— Do this —
In full and without alteration, repeat the material.

— Stored data —
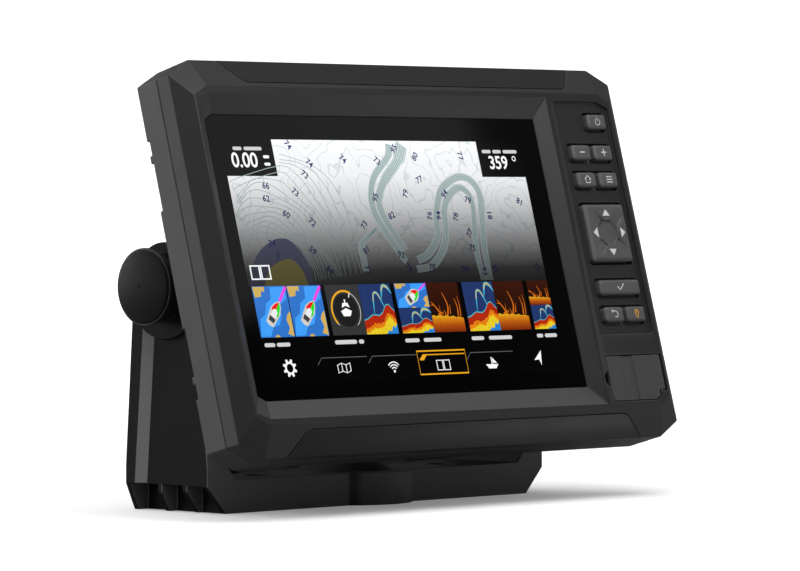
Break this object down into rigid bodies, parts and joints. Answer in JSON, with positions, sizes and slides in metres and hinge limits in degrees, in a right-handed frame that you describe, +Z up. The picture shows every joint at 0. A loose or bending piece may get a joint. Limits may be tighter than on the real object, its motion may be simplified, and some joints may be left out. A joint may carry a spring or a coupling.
{
  "type": "chartplotter display",
  "caption": "Marine chartplotter display on a tilting bail bracket, with side knobs, side keys, a rocker pad and a card door.",
  "frame": {"origin": "centre of the four screw holes in the bail's underside, on the surface it is screwed to", "axes": "+Z up out of that surface, +X to the right as seen from the front, +Y away from the viewer; the screen faces -Y and leans back 15.5 degrees at rest"},
  "size_m": [0.2306, 0.0908, 0.1615],
  "materials": {
    "bail_plastic": "fine-textured charcoal moulding",
    "bezel_plastic": "fine-textured charcoal moulding",
    "housing_plastic": "fine-textured charcoal moulding",
    "cover_glass": "black-printed bonded cover glass, polished",
    "lcd": "colour display cell",
    "sheet_aluminium": "bare sheet, satin",
    "circuit_board": "green solder mask",
    "ceramic": "fired ceramic, satin",
    "flex_film": "amber film",
    "black_rubber": "matt rubber",
    "steel": "stainless, satin",
    "brass": "turned",
    "connector_plastic": "glass-filled black moulding",
    "key_plastic": "satin grey-black keys with printed legends",
    "nylon": "natural nylon",
    "knob_plastic": "satin charcoal moulding"
  },
  "bodies": {
    "bail": {"bail_bracket": "bail_plastic"},
    "unit": {"front_bezel": "bezel_plastic", "top_trim": "bezel_plastic", "bottom_trim": "bezel_plastic", "rear_housing": "housing_plastic", "display_glass": "cover_glass", "housing_screws": "steel", "vent_plug": "connector_plastic", "power_socket": "connector_plastic", "transducer_socket": "connector_plastic", "network_socket": "connector_plastic", "friction_washers": "black_rubber", "lcd_panel": "lcd", "backlight_unit": "sheet_aluminium", "chassis_plate": "sheet_aluminium", "chassis_screws": "steel", "main_board": "circuit_board", "processor_shield": "sheet_aluminium", "beeper": "connector_plastic", "satellite_antenna": "ceramic", "wireless_antenna": "circuit_board", "display_flex": "flex_film", "keypad_flex": "flex_film", "keypad_board": "circuit_board", "keypad_mat": "black_rubber", "dpad_post": "steel", "card_reader": "steel", "door_hinge_pin": "steel", "housing_gasket": "black_rubber", "glass_gasket": "black_rubber", "pivot_inserts": "brass", "socket_pins": "brass"},
    "power_key": {"power_key": "key_plastic"},
    "zoom_out_key": {"zoom_out_key": "key_plastic"},
    "zoom_in_key": {"zoom_in_key": "key_plastic"},
    "home_key": {"home_key": "key_plastic"},
    "menu_key": {"menu_key": "key_plastic"},
    "select_key": {"select_key": "key_plastic"},
    "back_key": {"back_key": "key_plastic"},
    "mark_key": {"mark_key": "key_plastic"},
    "dpad_gimbal": {"dpad_gimbal": "steel"},
    "dpad": {"dpad_key": "key_plastic"},
    "card_door": {"card_door": "bezel_plastic", "card_door_seal": "black_rubber"},
    "knob_washer_left": {"knob_washer_left": "nylon"},
    "knob_left": {"knob_body_left": "knob_plastic", "knob_cap_left": "knob_plastic", "knob_stud_left": "steel"},
    "knob_washer_right": {"knob_washer_right": "nylon"},
    "knob_right": {"knob_body_right": "knob_plastic", "knob_cap_right": "knob_plastic", "knob_stud_right": "steel"}
  },
  "joints": [
    {"name": "tilt", "type": "hinge", "parent": "bail", "child": "unit", "pos_m": [0, -0.0015, 0.081], "axis": [-1, 0, 0], "range_deg": [-15, 45]},
    {"name": "power_key_press", "type": "slide", "parent": "unit", "child": "power_key", "axis": [0, 0.9636, -0.2672], "range_m": [0, 0.0008], "stiffness_N_per_m": 1500},
    {"name": "zoom_out_key_press", "type": "slide", "parent": "unit", "child": "zoom_out_key", "axis": [0, 0.9636, -0.2672], "range_m": [0, 0.0008], "stiffness_N_per_m": 1500},
    {"name": "zoom_in_key_press", "type": "slide", "parent": "unit", "child": "zoom_in_key", "axis": [0, 0.9636, -0.2672], "range_m": [0, 0.0008], "stiffness_N_per_m": 1500},
    {"name": "home_key_press", "type": "slide", "parent": "unit", "child": "home_key", "axis": [0, 0.9636, -0.2672], "range_m": [0, 0.0008], "stiffness_N_per_m": 1500},
    {"name": "menu_key_press", "type": "slide", "parent": "unit", "child": "menu_key", "axis": [0, 0.9636, -0.2672], "range_m": [0, 0.0008], "stiffness_N_per_m": 1500},
    {"name": "select_key_press", "type": "slide", "parent": "unit", "child": "select_key", "axis": [0, 0.9636, -0.2672], "range_m": [0, 0.0008], "stiffness_N_per_m": 1500},
    {"name": "back_key_press", "type": "slide", "parent": "unit", "child": "back_key", "axis": [0, 0.9636, -0.2672], "range_m": [0, 0.0008], "stiffness_N_per_m": 1500},
    {"name": "mark_key_press", "type": "slide", "parent": "unit", "child": "mark_key", "axis": [0, 0.9636, -0.2672], "range_m": [0, 0.0008], "stiffness_N_per_m": 1500},
    {"name": "dpad_rock_up_down", "type": "hinge", "parent": "unit", "child": "dpad_gimbal", "pos_m": [0.0926, -0.0485, 0.09798], "axis": [1, 0, 0], "range_deg": [-2, 2], "stiffness_Nm_per_rad": 0.4},
    {"name": "dpad_rock_left_right", "type": "hinge", "parent": "dpad_gimbal", "child": "dpad", "pos_m": [0.0926, -0.0485, 0.09798], "axis": [0, 0.2672, 0.9636], "range_deg": [-2, 2], "stiffness_Nm_per_rad": 0.4},
    {"name": "card_door_swing", "type": "hinge", "parent": "unit", "child": "card_door", "pos_m": [0.1064, -0.0668, 0.0465], "axis": [0, 0.2672, 0.9636], "range_deg": [0, 95]},
    {"name": "knob_left_travel", "type": "slide", "parent": "unit", "child": "knob_washer_left", "axis": [-1, 0, 0], "range_m": [0, 0.002]},
    {"name": "knob_left_turn", "type": "hinge", "parent": "knob_washer_left", "child": "knob_left", "pos_m": [-0.088, -0.0015, 0.081], "axis": [-1, 0, 0], "range_deg": [0, 720.1]},
    {"name": "knob_right_travel", "type": "slide", "parent": "unit", "child": "knob_washer_right", "axis": [1, 0, 0], "range_m": [0, 0.002]},
    {"name": "knob_right_turn", "type": "hinge", "parent": "knob_washer_right", "child": "knob_right", "pos_m": [0.088, -0.0015, 0.081], "axis": [1, 0, 0], "range_deg": [0, 720.1]}
  ],
  "couplings": [
    {"joint": "knob_left_turn", "follows": "knob_left_travel", "rad_per_m": 6283.2},
    {"joint": "knob_right_turn", "follows": "knob_right_travel", "rad_per_m": 6283.2}
  ]
}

— Reply to the exercise —
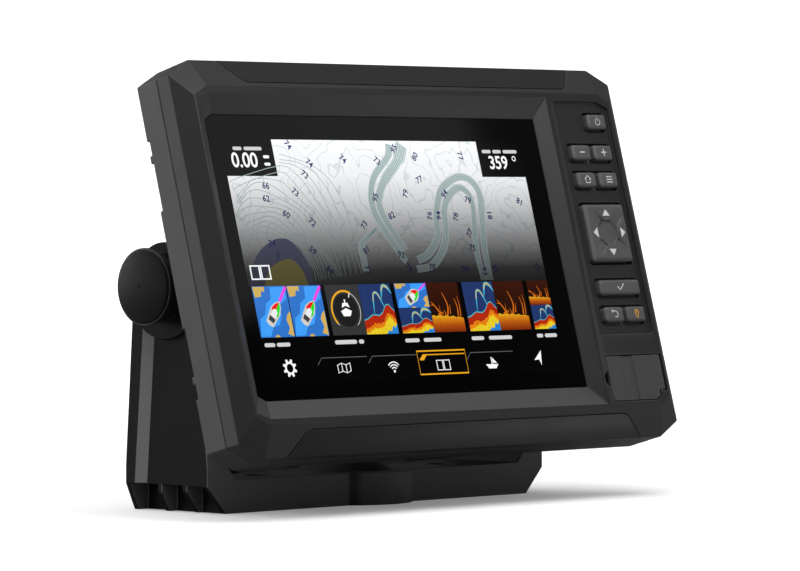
Break this object down into rigid bodies, parts and joints. Answer in JSON, with positions, sizes and slides in metres and hinge limits in degrees, in a right-handed frame that you describe, +Z up. The picture shows every joint at 0. A loose or bending piece may get a joint. Limits may be tighter than on the real object, its motion may be simplified, and some joints may be left out. A joint may carry a spring or a coupling.
{
  "type": "chartplotter display",
  "caption": "Marine chartplotter display on a tilting bail bracket, with side knobs, side keys, a rocker pad and a card door.",
  "frame": {"origin": "centre of the four screw holes in the bail's underside, on the surface it is screwed to", "axes": "+Z up out of that surface, +X to the right as seen from the front, +Y away from the viewer; the screen faces -Y and leans back 15.5 degrees at rest"},
  "size_m": [0.2306, 0.0908, 0.1615],
  "materials": {
    "bail_plastic": "fine-textured charcoal moulding",
    "bezel_plastic": "fine-textured charcoal moulding",
    "housing_plastic": "fine-textured charcoal moulding",
    "cover_glass": "black-printed bonded cover glass, polished",
    "lcd": "colour display cell",
    "sheet_aluminium": "bare sheet, satin",
    "circuit_board": "green solder mask",
    "ceramic": "fired ceramic, satin",
    "flex_film": "amber film",
    "black_rubber": "matt rubber",
    "steel": "stainless, satin",
    "brass": "turned",
    "connector_plastic": "glass-filled black moulding",
    "key_plastic": "satin grey-black keys with printed legends",
    "nylon": "natural nylon",
    "knob_plastic": "satin charcoal moulding"
  },
  "bodies": {
    "bail": {"bail_bracket": "bail_plastic"},
    "unit": {"front_bezel": "bezel_plastic", "top_trim": "bezel_plastic", "bottom_trim": "bezel_plastic", "rear_housing": "housing_plastic", "display_glass": "cover_glass", "housing_screws": "steel", "vent_plug": "connector_plastic", "power_socket": "connector_plastic", "transducer_socket": "connector_plastic", "network_socket": "connector_plastic", "friction_washers": "black_rubber", "lcd_panel": "lcd", "backlight_unit": "sheet_aluminium", "chassis_plate": "sheet_aluminium", "chassis_screws": "steel", "main_board": "circuit_board", "processor_shield": "sheet_aluminium", "beeper": "connector_plastic", "satellite_antenna": "ceramic", "wireless_antenna": "circuit_board", "display_flex": "flex_film", "keypad_flex": "flex_film", "keypad_board": "circuit_board", "keypad_mat": "black_rubber", "dpad_post": "steel", "card_reader": "steel", "door_hinge_pin": "steel", "housing_gasket": "black_rubber", "glass_gasket": "black_rubber", "pivot_inserts": "brass", "socket_pins": "brass"},
    "power_key": {"power_key": "key_plastic"},
    "zoom_out_key": {"zoom_out_key": "key_plastic"},
    "zoom_in_key": {"zoom_in_key": "key_plastic"},
    "home_key": {"home_key": "key_plastic"},
    "menu_key": {"menu_key": "key_plastic"},
    "select_key": {"select_key": "key_plastic"},
    "back_key": {"back_key": "key_plastic"},
    "mark_key": {"mark_key": "key_plastic"},
    "dpad_gimbal": {"dpad_gimbal": "steel"},
    "dpad": {"dpad_key": "key_plastic"},
    "card_door": {"card_door": "bezel_plastic", "card_door_seal": "black_rubber"},
    "knob_washer_left": {"knob_washer_left": "nylon"},
    "knob_left": {"knob_body_left": "knob_plastic", "knob_cap_left": "knob_plastic", "knob_stud_left": "steel"},
    "knob_washer_right": {"knob_washer_right": "nylon"},
    "knob_right": {"knob_body_right": "knob_plastic", "knob_cap_right": "knob_plastic", "knob_stud_right": "steel"}
  },
  "joints": [
    {"name": "tilt", "type": "hinge", "parent": "bail", "child": "unit", "pos_m": [0, -0.0015, 0.081], "axis": [-1, 0, 0], "range_deg": [-15, 45]},
    {"name": "power_key_press", "type": "slide", "parent": "unit", "child": "power_key", "axis": [0, 0.9636, -0.2672], "range_m": [0, 0.0008], "stiffness_N_per_m": 1500},
    {"name": "zoom_out_key_press", "type": "slide", "parent": "unit", "child": "zoom_out_key", "axis": [0, 0.9636, -0.2672], "range_m": [0, 0.0008], "stiffness_N_per_m": 1500},
    {"name": "zoom_in_key_press", "type": "slide", "parent": "unit", "child": "zoom_in_key", "axis": [0, 0.9636, -0.2672], "range_m": [0, 0.0008], "stiffness_N_per_m": 1500},
    {"name": "home_key_press", "type": "slide", "parent": "unit", "child": "home_key", "axis": [0, 0.9636, -0.2672], "range_m": [0, 0.0008], "stiffness_N_per_m": 1500},
    {"name": "menu_key_press", "type": "slide", "parent": "unit", "child": "menu_key", "axis": [0, 0.9636, -0.2672], "range_m": [0, 0.0008], "stiffness_N_per_m": 1500},
    {"name": "select_key_press", "type": "slide", "parent": "unit", "child": "select_key", "axis": [0, 0.9636, -0.2672], "range_m": [0, 0.0008], "stiffness_N_per_m": 1500},
    {"name": "back_key_press", "type": "slide", "parent": "unit", "child": "back_key", "axis": [0, 0.9636, -0.2672], "range_m": [0, 0.0008], "stiffness_N_per_m": 1500},
    {"name": "mark_key_press", "type": "slide", "parent": "unit", "child": "mark_key", "axis": [0, 0.9636, -0.2672], "range_m": [0, 0.0008], "stiffness_N_per_m": 1500},
    {"name": "dpad_rock_up_down", "type": "hinge", "parent": "unit", "child": "dpad_gimbal", "pos_m": [0.0926, -0.0485, 0.09798], "axis": [1, 0, 0], "range_deg": [-2, 2], "stiffness_Nm_per_rad": 0.4},
    {"name": "dpad_rock_left_right", "type": "hinge", "parent": "dpad_gimbal", "child": "dpad", "pos_m": [0.0926, -0.0485, 0.09798], "axis": [0, 0.2672, 0.9636], "range_deg": [-2, 2], "stiffness_Nm_per_rad": 0.4},
    {"name": "card_door_swing", "type": "hinge", "parent": "unit", "child": "card_door", "pos_m": [0.1064, -0.0668, 0.0465], "axis": [0, 0.2672, 0.9636], "range_deg": [0, 95]},
    {"name": "knob_left_travel", "type": "slide", "parent": "unit", "child": "knob_washer_left", "axis": [-1, 0, 0], "range_m": [0, 0.002]},
    {"name": "knob_left_turn", "type": "hinge", "parent": "knob_washer_left", "child": "knob_left", "pos_m": [-0.088, -0.0015, 0.081], "axis": [-1, 0, 0], "range_deg": [0, 720.1]},
    {"name": "knob_right_travel", "type": "slide", "parent": "unit", "child": "knob_washer_right", "axis": [1, 0, 0], "range_m": [0, 0.002]},
    {"name": "knob_right_turn", "type": "hinge", "parent": "knob_washer_right", "child": "knob_right", "pos_m": [0.088, -0.0015, 0.081], "axis": [1, 0, 0], "range_deg": [0, 720.1]}
  ],
  "couplings": [
    {"joint": "knob_left_turn", "follows": "knob_left_travel", "rad_per_m": 6283.2},
    {"joint": "knob_right_turn", "follows": "knob_right_travel", "rad_per_m": 6283.2}
  ]
}